- [STORED DATA]
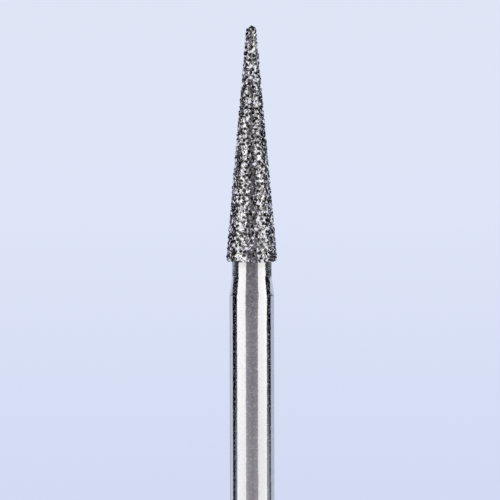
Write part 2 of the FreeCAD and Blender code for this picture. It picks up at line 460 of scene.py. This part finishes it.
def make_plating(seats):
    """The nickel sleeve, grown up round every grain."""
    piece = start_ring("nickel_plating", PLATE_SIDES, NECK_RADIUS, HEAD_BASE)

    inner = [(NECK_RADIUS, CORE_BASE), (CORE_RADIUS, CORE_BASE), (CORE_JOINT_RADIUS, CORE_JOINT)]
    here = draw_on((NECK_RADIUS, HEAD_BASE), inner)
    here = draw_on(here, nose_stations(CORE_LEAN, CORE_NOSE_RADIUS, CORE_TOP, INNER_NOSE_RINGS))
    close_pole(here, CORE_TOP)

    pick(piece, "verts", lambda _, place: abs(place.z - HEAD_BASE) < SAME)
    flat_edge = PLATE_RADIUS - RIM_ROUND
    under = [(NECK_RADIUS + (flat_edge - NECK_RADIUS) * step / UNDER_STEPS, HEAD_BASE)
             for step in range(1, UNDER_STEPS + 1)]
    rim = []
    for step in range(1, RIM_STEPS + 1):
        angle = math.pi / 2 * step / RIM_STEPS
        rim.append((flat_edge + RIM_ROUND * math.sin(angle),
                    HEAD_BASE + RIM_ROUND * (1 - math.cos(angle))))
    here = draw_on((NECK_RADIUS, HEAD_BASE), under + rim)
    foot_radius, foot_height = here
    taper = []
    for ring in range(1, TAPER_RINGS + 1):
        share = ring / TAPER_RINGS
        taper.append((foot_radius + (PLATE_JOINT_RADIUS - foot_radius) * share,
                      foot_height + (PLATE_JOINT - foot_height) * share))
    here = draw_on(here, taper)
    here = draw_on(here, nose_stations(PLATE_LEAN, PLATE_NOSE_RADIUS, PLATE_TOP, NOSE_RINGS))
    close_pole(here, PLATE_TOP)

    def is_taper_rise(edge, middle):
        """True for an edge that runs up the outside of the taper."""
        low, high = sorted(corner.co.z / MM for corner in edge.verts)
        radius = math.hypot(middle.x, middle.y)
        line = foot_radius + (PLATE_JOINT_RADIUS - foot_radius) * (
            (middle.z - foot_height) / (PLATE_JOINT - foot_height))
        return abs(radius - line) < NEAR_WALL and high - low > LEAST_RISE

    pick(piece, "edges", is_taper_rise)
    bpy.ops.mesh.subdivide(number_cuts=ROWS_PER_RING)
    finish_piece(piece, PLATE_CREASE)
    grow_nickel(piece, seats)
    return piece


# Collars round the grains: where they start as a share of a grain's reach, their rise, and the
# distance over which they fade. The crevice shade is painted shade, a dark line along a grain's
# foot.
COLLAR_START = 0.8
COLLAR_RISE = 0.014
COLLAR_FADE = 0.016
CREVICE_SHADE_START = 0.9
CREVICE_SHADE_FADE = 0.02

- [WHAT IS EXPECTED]
Repeat, word for word, the lines from the opening of the material through the line containing "PLATE_SIDES, NECK_RADIUS, HEAD_BASE)".

- [ANSWER IN FULL]
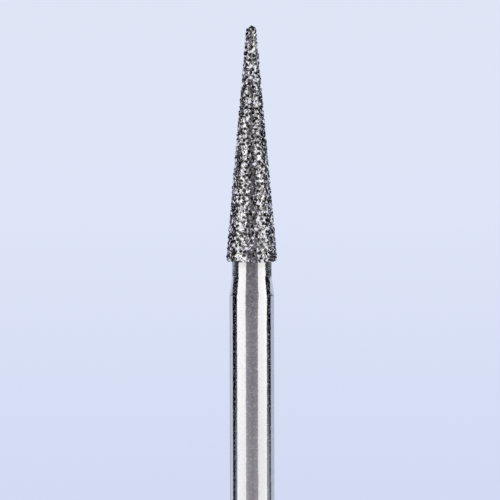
Write part 2 of the FreeCAD and Blender code for this picture. It picks up at line 460 of scene.py. This part finishes it.
def make_plating(seats):
    """The nickel sleeve, grown up round every grain."""
    piece = start_ring("nickel_plating", PLATE_SIDES, NECK_RADIUS, HEAD_BASE)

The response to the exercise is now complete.